§ DATA SEGMENT:
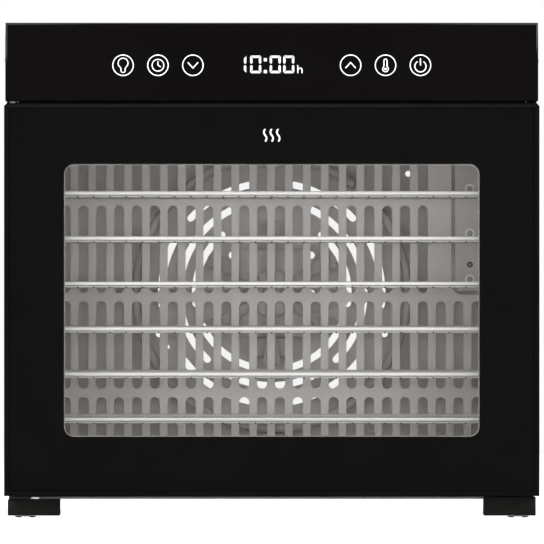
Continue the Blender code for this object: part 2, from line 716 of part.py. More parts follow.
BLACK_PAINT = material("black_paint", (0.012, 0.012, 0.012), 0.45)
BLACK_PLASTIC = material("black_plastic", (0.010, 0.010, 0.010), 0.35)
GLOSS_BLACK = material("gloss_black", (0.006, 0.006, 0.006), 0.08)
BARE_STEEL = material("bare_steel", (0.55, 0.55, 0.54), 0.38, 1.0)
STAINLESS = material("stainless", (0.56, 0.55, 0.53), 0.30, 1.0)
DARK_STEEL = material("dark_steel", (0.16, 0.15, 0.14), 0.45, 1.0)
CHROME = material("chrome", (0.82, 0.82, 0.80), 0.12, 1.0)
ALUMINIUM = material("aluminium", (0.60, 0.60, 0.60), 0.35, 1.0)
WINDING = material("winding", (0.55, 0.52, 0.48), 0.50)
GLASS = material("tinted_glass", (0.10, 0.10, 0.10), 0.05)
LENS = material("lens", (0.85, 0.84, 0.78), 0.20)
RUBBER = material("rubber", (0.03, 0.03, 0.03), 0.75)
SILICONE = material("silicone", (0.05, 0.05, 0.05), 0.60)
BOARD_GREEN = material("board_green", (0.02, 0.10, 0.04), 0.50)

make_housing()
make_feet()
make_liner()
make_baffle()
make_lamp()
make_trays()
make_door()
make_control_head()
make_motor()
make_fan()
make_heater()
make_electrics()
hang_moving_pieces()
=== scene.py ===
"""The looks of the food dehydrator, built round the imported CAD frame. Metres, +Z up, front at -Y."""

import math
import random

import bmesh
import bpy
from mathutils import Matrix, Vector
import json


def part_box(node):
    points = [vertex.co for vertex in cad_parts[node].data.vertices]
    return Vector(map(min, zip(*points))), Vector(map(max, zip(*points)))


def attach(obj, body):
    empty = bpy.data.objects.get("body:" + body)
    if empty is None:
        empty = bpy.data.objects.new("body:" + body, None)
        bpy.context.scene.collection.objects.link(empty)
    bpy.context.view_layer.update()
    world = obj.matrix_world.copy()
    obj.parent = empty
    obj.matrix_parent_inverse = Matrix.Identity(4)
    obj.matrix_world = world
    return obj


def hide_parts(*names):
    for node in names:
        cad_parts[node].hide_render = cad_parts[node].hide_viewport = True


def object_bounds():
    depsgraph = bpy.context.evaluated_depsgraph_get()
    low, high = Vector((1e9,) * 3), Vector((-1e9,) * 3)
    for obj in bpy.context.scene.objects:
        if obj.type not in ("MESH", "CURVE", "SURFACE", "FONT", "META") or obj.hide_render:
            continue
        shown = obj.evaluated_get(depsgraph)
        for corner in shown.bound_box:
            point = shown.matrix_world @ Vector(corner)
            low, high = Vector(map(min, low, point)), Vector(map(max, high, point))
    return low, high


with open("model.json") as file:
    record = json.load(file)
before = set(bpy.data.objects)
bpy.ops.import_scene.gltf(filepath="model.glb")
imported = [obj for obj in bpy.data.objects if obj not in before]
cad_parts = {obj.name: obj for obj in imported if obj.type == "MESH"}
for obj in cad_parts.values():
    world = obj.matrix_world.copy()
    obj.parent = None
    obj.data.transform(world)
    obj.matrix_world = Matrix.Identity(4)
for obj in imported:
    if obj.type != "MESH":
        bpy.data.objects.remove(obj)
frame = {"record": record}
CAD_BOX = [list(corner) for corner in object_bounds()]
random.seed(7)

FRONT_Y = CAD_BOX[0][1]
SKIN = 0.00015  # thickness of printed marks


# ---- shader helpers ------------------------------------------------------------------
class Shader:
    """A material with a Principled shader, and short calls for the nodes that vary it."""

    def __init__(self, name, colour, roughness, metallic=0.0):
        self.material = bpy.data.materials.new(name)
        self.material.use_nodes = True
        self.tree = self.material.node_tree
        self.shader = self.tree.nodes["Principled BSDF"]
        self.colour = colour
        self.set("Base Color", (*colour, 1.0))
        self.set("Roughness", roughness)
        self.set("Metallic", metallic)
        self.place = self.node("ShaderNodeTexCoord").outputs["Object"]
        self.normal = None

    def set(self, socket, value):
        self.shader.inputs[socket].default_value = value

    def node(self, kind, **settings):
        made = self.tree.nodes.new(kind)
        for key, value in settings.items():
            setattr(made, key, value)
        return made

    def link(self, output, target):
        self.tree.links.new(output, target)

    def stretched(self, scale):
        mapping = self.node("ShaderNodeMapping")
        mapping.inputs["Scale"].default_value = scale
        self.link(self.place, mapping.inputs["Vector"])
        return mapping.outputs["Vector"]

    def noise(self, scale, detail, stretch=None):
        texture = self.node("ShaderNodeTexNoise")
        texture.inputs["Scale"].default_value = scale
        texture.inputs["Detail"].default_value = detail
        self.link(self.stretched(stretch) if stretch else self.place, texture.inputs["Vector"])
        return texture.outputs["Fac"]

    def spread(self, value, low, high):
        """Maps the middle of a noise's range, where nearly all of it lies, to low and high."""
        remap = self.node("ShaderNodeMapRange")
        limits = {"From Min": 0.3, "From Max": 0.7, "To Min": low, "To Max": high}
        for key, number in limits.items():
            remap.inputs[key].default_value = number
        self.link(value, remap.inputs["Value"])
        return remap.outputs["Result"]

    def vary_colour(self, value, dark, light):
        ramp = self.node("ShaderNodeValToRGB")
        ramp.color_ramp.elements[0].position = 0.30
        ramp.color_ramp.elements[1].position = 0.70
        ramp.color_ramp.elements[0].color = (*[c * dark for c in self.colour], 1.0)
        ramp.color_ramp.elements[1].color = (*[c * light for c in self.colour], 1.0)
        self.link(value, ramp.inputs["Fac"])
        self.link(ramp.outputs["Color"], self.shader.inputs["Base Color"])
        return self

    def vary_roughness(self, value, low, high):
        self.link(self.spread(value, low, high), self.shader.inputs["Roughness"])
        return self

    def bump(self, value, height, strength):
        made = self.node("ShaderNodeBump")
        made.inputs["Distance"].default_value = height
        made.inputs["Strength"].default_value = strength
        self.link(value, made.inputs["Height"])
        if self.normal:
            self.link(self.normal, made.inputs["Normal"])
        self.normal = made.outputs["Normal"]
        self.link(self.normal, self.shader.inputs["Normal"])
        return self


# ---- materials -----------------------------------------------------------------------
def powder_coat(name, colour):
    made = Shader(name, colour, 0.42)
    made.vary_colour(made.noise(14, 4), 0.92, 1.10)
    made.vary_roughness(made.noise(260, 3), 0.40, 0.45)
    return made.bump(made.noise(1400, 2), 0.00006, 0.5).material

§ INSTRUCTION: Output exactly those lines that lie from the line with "make_housing()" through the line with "in imported if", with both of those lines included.

§ ANSWER:
make_housing()
make_feet()
make_liner()
make_baffle()
make_lamp()
make_trays()
make_door()
make_control_head()
make_motor()
make_fan()
make_heater()
make_electrics()
hang_moving_pieces()
=== scene.py ===
"""The looks of the food dehydrator, built round the imported CAD frame. Metres, +Z up, front at -Y."""

import math
import random

import bmesh
import bpy
from mathutils import Matrix, Vector
import json


def part_box(node):
    points = [vertex.co for vertex in cad_parts[node].data.vertices]
    return Vector(map(min, zip(*points))), Vector(map(max, zip(*points)))


def attach(obj, body):
    empty = bpy.data.objects.get("body:" + body)
    if empty is None:
        empty = bpy.data.objects.new("body:" + body, None)
        bpy.context.scene.collection.objects.link(empty)
    bpy.context.view_layer.update()
    world = obj.matrix_world.copy()
    obj.parent = empty
    obj.matrix_parent_inverse = Matrix.Identity(4)
    obj.matrix_world = world
    return obj


def hide_parts(*names):
    for node in names:
        cad_parts[node].hide_render = cad_parts[node].hide_viewport = True


def object_bounds():
    depsgraph = bpy.context.evaluated_depsgraph_get()
    low, high = Vector((1e9,) * 3), Vector((-1e9,) * 3)
    for obj in bpy.context.scene.objects:
        if obj.type not in ("MESH", "CURVE", "SURFACE", "FONT", "META") or obj.hide_render:
            continue
        shown = obj.evaluated_get(depsgraph)
        for corner in shown.bound_box:
            point = shown.matrix_world @ Vector(corner)
            low, high = Vector(map(min, low, point)), Vector(map(max, high, point))
    return low, high


with open("model.json") as file:
    record = json.load(file)
before = set(bpy.data.objects)
bpy.ops.import_scene.gltf(filepath="model.glb")
imported = [obj for obj in bpy.data.objects if obj not in before]
cad_parts = {obj.name: obj for obj in imported if obj.type == "MESH"}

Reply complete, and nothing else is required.